Crispin used to weed my garden for me. I guess it was a crummy job to support her burgeoning return to art and I was most likely not a good employer. I wish I’d bought some of her art then (around 2005), but circumstances didn’t allow. Her stuff then seemed to be a little darker than the more recent works, which I liked better.
temptation.jpg Click for larger image

Matt Hunt

Matt is the cousin of a friend in Palmerston North where I lived for a while. I first met him when we went to his flat to pick something up – I think he was moving. He is the only person I’ve ever met whose filing system was based around the seven deadly sins. We played touch rugby together for a while. That is until I decided they were all too serious and I’d never played ANY sport before, so I sucked at it. I saw some stuff of his I really liked at Pataka in the “It’s a Small World” exhibition (2003).
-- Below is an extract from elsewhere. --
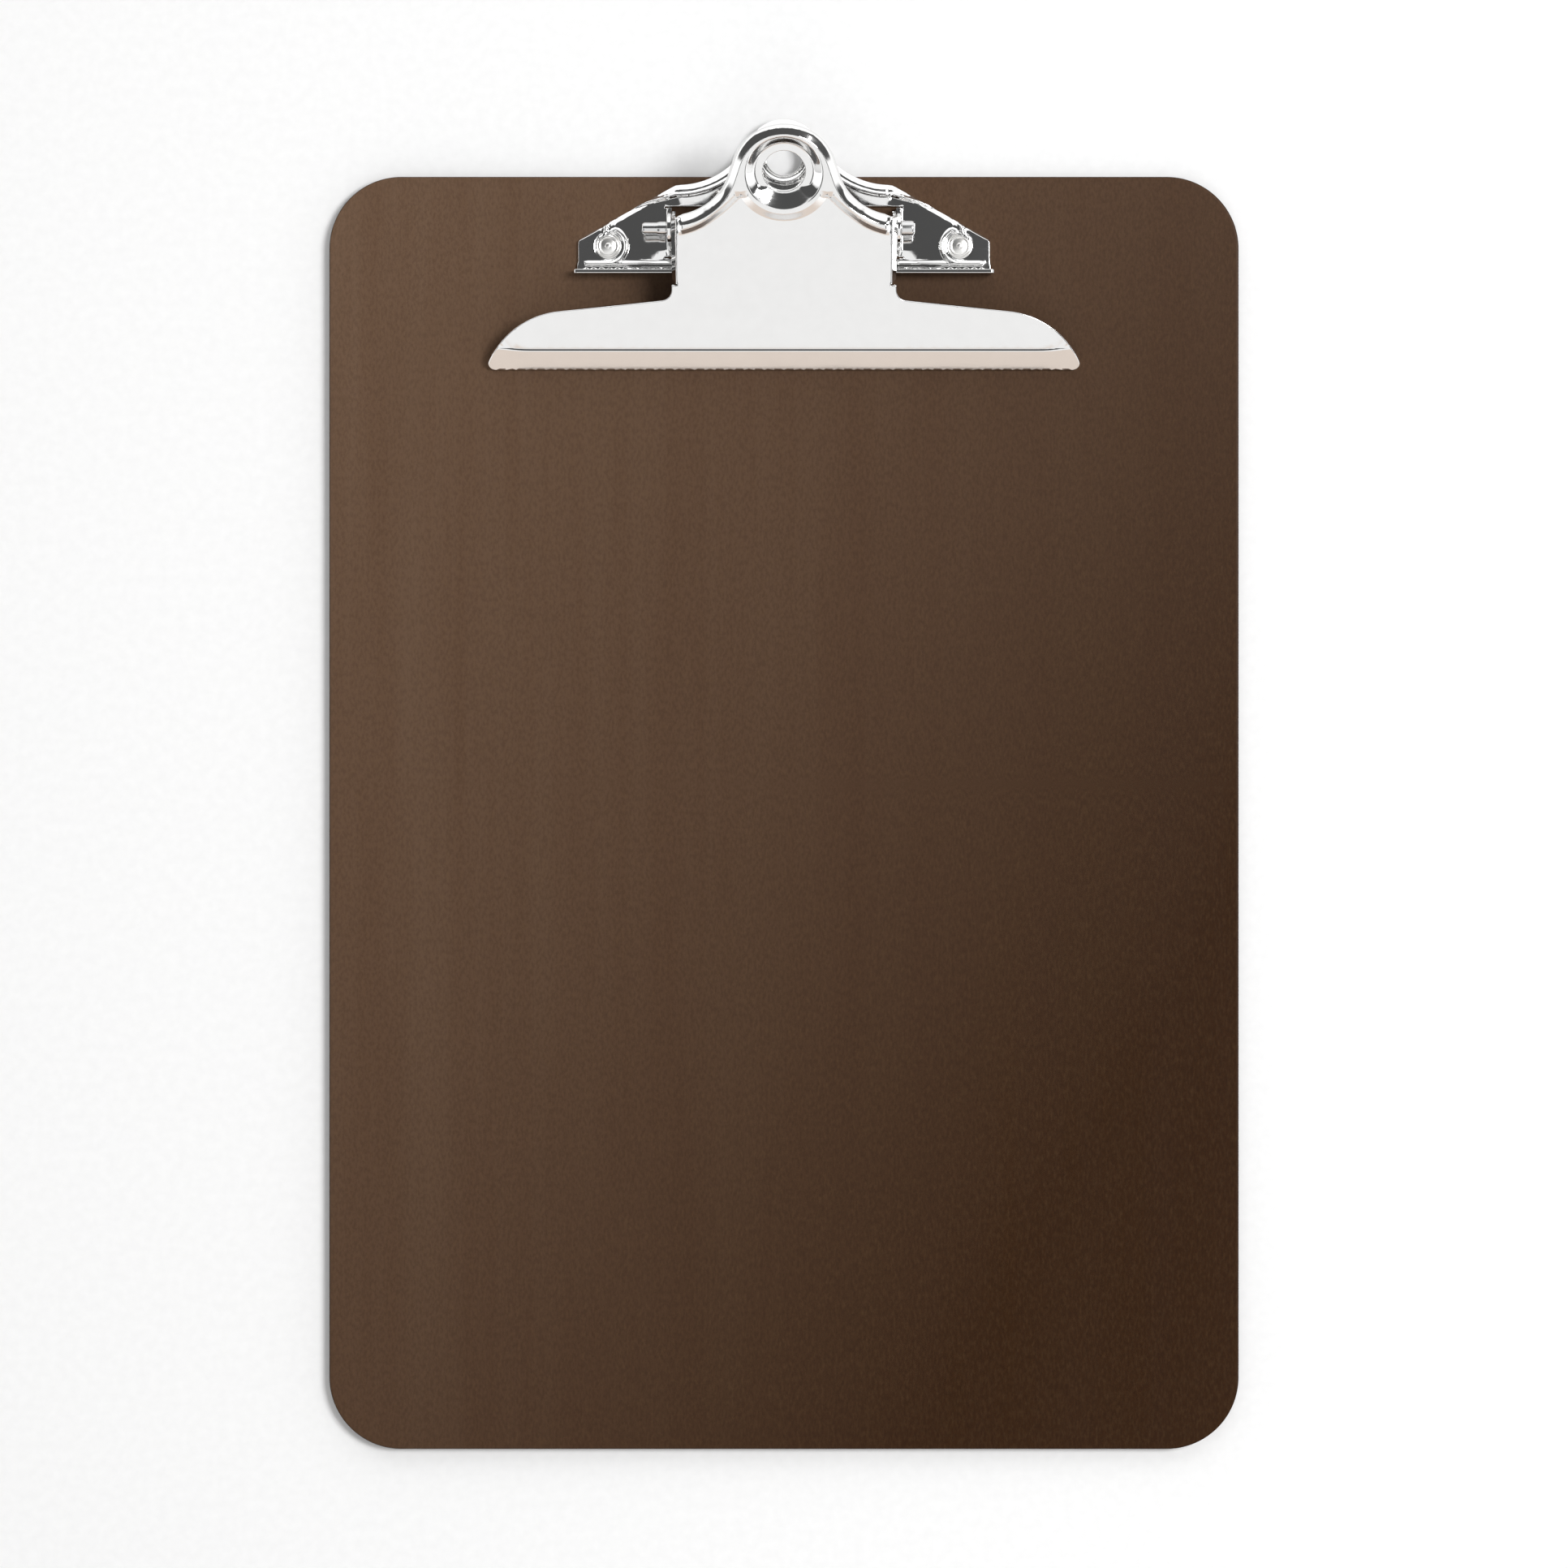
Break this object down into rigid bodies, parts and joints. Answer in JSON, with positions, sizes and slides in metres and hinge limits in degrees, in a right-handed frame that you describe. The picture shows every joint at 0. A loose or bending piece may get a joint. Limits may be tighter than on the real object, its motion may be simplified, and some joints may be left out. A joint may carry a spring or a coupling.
{
  "type": "clipboard",
  "caption": "Flat hardboard writing board with a riveted, spring-loaded steel lever clip that holds paper at the top edge and has a loop to hang it by.",
  "frame": {"origin": "middle of the underside of the whole object: the middle of its width and of its length, hanging loop included, on the back face of the board", "axes": "+X to the right, +Y along the board towards the clip, +Z out of the writing face"},
  "size_m": [0.228, 0.3334, 0.0353],
  "materials": {
    "hardboard": "dark brown pressed hardboard, smooth and slightly sheened, with faint streaks along its length",
    "base_chrome": "bright nickel-chrome plate on pressed sheet steel",
    "lever_chrome": "bright nickel-chrome plate on pressed sheet steel, with light rub marks",
    "pin_steel": "plated steel pin with staked ends",
    "spring_steel": "drawn spring wire, oiled",
    "rivet_steel": "nickel-plated tubular rivet with a rolled end"
  },
  "bodies": {
    "board_assembly": {"board": "hardboard", "clip_base": "base_chrome", "pivot_pin": "pin_steel", "torsion_spring": "spring_steel", "rivet_left": "rivet_steel", "rivet_right": "rivet_steel"},
    "lever": {"clip_lever": "lever_chrome"}
  },
  "joints": [
    {"name": "lever_pivot", "type": "hinge", "parent": "board_assembly", "child": "lever", "pos_m": [0, 0.1382, 0.0127], "axis": [-1, 0, 0], "range_deg": [0, 45], "stiffness_Nm_per_rad": 0.35, "springref_deg": -60.16, "deforming": ["torsion_spring"]}
  ]
}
As an aside, I have to mention Ronnie van Hout’s McCahon works in the same exhibition are really worth a look. Matt’s work is clever. Some of it I like, some is well… meh. This one I like.

matthunt.jpg

A few years ago I saw a painting very similar to Matt’s at a gallery in Eastbourne (the Rona?) I have no idea who the artist was, so if anyone knows….

John Walsh

Well John is the husband of someone I studied with. I drank wine with friends in the studio once and lurked at their place drinking coffee on occasion. I loved their house, so FULL of artworks. I miss my friend now I’ve moved away. At the time I didn’t understand the materials John was painting on and liked his older, more conventional, portraits better. Then I went to the Parihaka exhibition and changed my mind.

teara.jpg

Relevance - well its about art and my life right?